Feb 04, 2015 @ 04:00:51
I am not very good at emotional things, but I do feel yours from this…I love the song by the way, I like both Billy Idol and Adele.. good wishes..
Feb 03, 2015 @ 23:03:31
Wow I’m so sorry for your Loss Lorna… And wow, a Second Book, totally missed that one… Gratz on that… Please go ahead do a Post on it on Legendary Post if you’d like
DJ-
Feb 03, 2015 @ 22:20:35
Someone once told me, “If it doesn’t hurt, it wasn’t real.”
I’ve got songs for all sorts of things — animate and inanimate! 🙂
Feb 03, 2015 @ 22:14:52
He was there when you needed each other, and he will be again.
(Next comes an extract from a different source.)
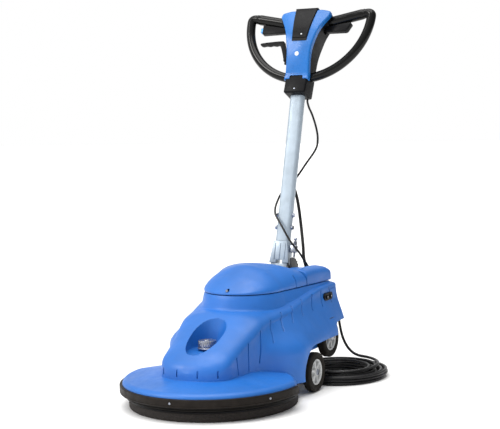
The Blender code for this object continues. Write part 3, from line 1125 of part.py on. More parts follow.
def build_mains():
    gland = turned([(0.0, HOOD_REAR - 0.012), (0.0082, HOOD_REAR - 0.012), (0.0082, HOOD_REAR + GAP),
                    (0.0130, HOOD_REAR + GAP),
                    (0.0130, HOOD_REAR + 0.004), (0.0095, HOOD_REAR + 0.006), (0.0062, GLAND_END_Y),
                    (0.0, GLAND_END_Y)],
                   20, "Y", (GLAND_X, 0.0, GLAND_Z))
    to_object("cord_gland", gland, MAT["rubber"])
    cord("mains_cord", MAINS_ROUTE, CORD_R, 0.022, MAT["rubber"])
    ring = turned([(COIL_IN_R, 0.0), (COIL_OUT_R - 0.008, 0.0), (COIL_OUT_R, 0.008),
                   (COIL_OUT_R, COIL_H - 0.012), (COIL_OUT_R - 0.012, COIL_H), (COIL_IN_R + 0.006, COIL_H),
                   (COIL_IN_R, COIL_H - 0.006)], 32, "Z", (COIL_X, COIL_Y, 0.0))
    to_object("mains_coil", ring, MAT["rubber"])
    lie = empty("plug_frame", (PLUG_X, PLUG_Y, PLUG_Z), 0.0, MACHINE)
    lie.rotation_euler = (0.0, 0.0, PLUG_TURN)
    plug = turned([(0.0, 0.0), (0.0058, 0.0), (0.0090, 0.028), (0.0165, 0.032), (0.0182, 0.040),
                   (0.0182, 0.062), (0.0, 0.062)],
                  20, "Y")
    plug_obj = to_object("mains_plug", plug, MAT["black"], parent=lie)
    pins = [cylinder(0.0024, 0.055, 0.081, 12, "Y", (side * 0.0095, 0.0, 0.0)) for side in (-1, 1)]
    boolean(plug_obj, cutter("plug_pins", merged(*pins), lie), "UNION")


def main():
    build_body()
    build_lids()
    build_deck()
    build_pad()
    build_motor()
    build_adjuster()
    build_chassis()
    build_wheels()
    build_breakers()
    column = build_column()
    build_head(column)
    build_leads()
    build_mains()


clear_scene()
MAT = {
    "blue": material("blue", (0.06, 0.24, 0.75), 0.42),
    "black": material("black", (0.02, 0.02, 0.022), 0.45),
    "gloss_black": material("gloss_black", (0.012, 0.012, 0.013), 0.18),
    "rubber": material("rubber", (0.018, 0.018, 0.018), 0.75),
    "pad": material("pad", (0.05, 0.035, 0.03), 0.95),
    "grey": material("grey", (0.45, 0.46, 0.47), 0.5),
    "steel": material("steel", (0.55, 0.56, 0.58), 0.35, 1.0),
    "chrome": material("chrome", (0.75, 0.76, 0.78), 0.12, 1.0),
    "aluminium": material("aluminium", (0.6, 0.61, 0.62), 0.4, 1.0),
    "light_blue": material("light_blue", (0.10, 0.42, 0.85), 0.35),
    "silver": material("silver", (0.62, 0.66, 0.70), 0.35, 0.3),
    "motor": material("motor", (0.10, 0.11, 0.12), 0.5),
    "cutter": material("cutter", (1.0, 0.3, 0.1), 0.5),
}
MACHINE = empty("machine", (0.0, MACHINE_Y, 0.0))
main()
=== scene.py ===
"""Looks of the corded floor burnisher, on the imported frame.

Shapes are worked out about the polishing pad's own axis and shifted to the frame's pad by SHIFT. The column's
pieces are worked out along the column from the handle's hinge, and the head's in the head's own plane.
"""

import json
import math
import random

import bmesh
import bpy
from mathutils import Matrix, Vector


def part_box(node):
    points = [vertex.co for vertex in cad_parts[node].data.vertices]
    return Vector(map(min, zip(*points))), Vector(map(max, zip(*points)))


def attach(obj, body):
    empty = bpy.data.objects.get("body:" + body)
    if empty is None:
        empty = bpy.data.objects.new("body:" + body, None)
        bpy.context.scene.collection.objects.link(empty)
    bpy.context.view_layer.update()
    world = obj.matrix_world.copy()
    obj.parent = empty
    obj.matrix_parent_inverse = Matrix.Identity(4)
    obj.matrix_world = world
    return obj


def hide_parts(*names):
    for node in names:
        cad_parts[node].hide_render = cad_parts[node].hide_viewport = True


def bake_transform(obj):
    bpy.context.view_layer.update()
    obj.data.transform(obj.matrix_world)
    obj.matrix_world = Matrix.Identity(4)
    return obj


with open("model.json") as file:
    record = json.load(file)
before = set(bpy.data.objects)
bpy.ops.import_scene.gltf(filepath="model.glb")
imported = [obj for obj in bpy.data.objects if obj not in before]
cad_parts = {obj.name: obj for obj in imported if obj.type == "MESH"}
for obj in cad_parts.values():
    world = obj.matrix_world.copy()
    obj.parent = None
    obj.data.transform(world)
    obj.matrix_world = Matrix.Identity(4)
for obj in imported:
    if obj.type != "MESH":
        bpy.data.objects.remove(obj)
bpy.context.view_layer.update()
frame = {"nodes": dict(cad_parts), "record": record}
NODES = frame["nodes"]


def middle(node):
    low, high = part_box(node)
    return (Vector(low) + Vector(high)) / 2


PAD = middle("polishing_pad")
SHIFT = Matrix.Translation((0.0, PAD.y, 0.0))
HINGE = middle("hinge_pin")
COLUMN_TILT = math.radians(17.0)
HEAD_TILT = math.radians(25.0)
COLLAR_AT = 0.617
COLUMN = Matrix.Translation((0.0, HINGE.y, HINGE.z)) @ Matrix.Rotation(-COLUMN_TILT, 4, "X")
HEAD = COLUMN @ Matrix.Translation((0.0, 0.0, COLLAR_AT)) @ Matrix.Rotation(COLUMN_TILT - HEAD_TILT, 4, "X")
GAP = 0.0003


# ---------------------------------------------------------------- camera, light and floor

CAMERA_AT = (1.8558, PAD.y - 3.3937, 0.9024)
CAMERA_PAN, CAMERA_DOWN, CAMERA_ROLL = 26.83, 5.02, -1.63
SENSOR_MM, LENS_MM = 36.0, 94.16


def look():
    cam = bpy.data.objects.new("camera", bpy.data.cameras.new("camera"))
    bpy.context.scene.collection.objects.link(cam)
    turn = Matrix.Identity(4)
    for degrees, axis in ((CAMERA_PAN, "Z"), (90.0 - CAMERA_DOWN, "X"), (CAMERA_ROLL, "Z")):
        turn = turn @ Matrix.Rotation(math.radians(degrees), 4, axis)
    cam.matrix_world = Matrix.Translation(CAMERA_AT) @ turn
    cam.data.sensor_width = SENSOR_MM
    cam.data.lens = LENS_MM
    bpy.context.scene.camera = cam


def sun(name, source, strength, spread, colour):
    """Wide soft light from a direction."""
    data = bpy.data.lights.new(name, "SUN")
    data.energy = strength
    data.angle = math.radians(spread)
    data.color = colour
    obj = bpy.data.objects.new(name, data)
    obj.rotation_euler = Vector(source).to_track_quat("Z", "Y").to_euler()
    bpy.context.scene.collection.objects.link(obj)


def facing(nodes, links, towards, start, end, low, high):
    """Brightness that rises from low to high as a direction turns towards the one given."""
    place = nodes.new("ShaderNodeTexCoord").outputs["Generated"]
    along = nodes.new("ShaderNodeVectorMath")
    along.operation = "DOT_PRODUCT"
    along.inputs[1].default_value = Vector(towards).normalized()
    links.new(place, along.inputs[0])
    span = nodes.new("ShaderNodeMapRange")
    span.interpolation_type = "SMOOTHSTEP"
    for name, value in (("From Min", start), ("From Max", end), ("To Min", low), ("To Max", high)):
        span.inputs[name].default_value = value
    links.new(along.outputs["Value"], span.inputs["Value"])
    return span.outputs["Result"]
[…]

All dogs go to heaven…
Feb 03, 2015 @ 22:07:00
I was okay until I clicked on the song. I see what you meant about the tissues. What a beautiful box you chose. Scrappy deserves the best. 🙂
Feb 03, 2015 @ 21:48:06
crying now … xx
Feb 03, 2015 @ 20:14:40
I bet serenity is not going to come around for awhile. So sorry about the loss of your sweet and adorable Scrappy. The photos made me wish for him to come and lick my hand or face. He was a cute dog, Lorna.
Feb 03, 2015 @ 20:04:03
From my perspective, it’s a quirky thing for you .. .but I’m sure you are not alone. Besides, your heart is still heavy. For what is worthy, we have the remains of our first cat on a dresser … and we lost him sometime in the 90s … and seeing the small container makes me smile.
Feb 03, 2015 @ 17:44:18
A perfect song for your sweet Scrappy, who remains in you heart forever. Sending love. ❤
Feb 03, 2015 @ 17:24:47
Grief isn’t a “one and done” proposition, and I think it is more so when you once got the most wonderful greeting upon returning home. I don’t think you really ever get over, you get beyond, get by.
Let yourself feel it from time to time. I think it lessens the pain.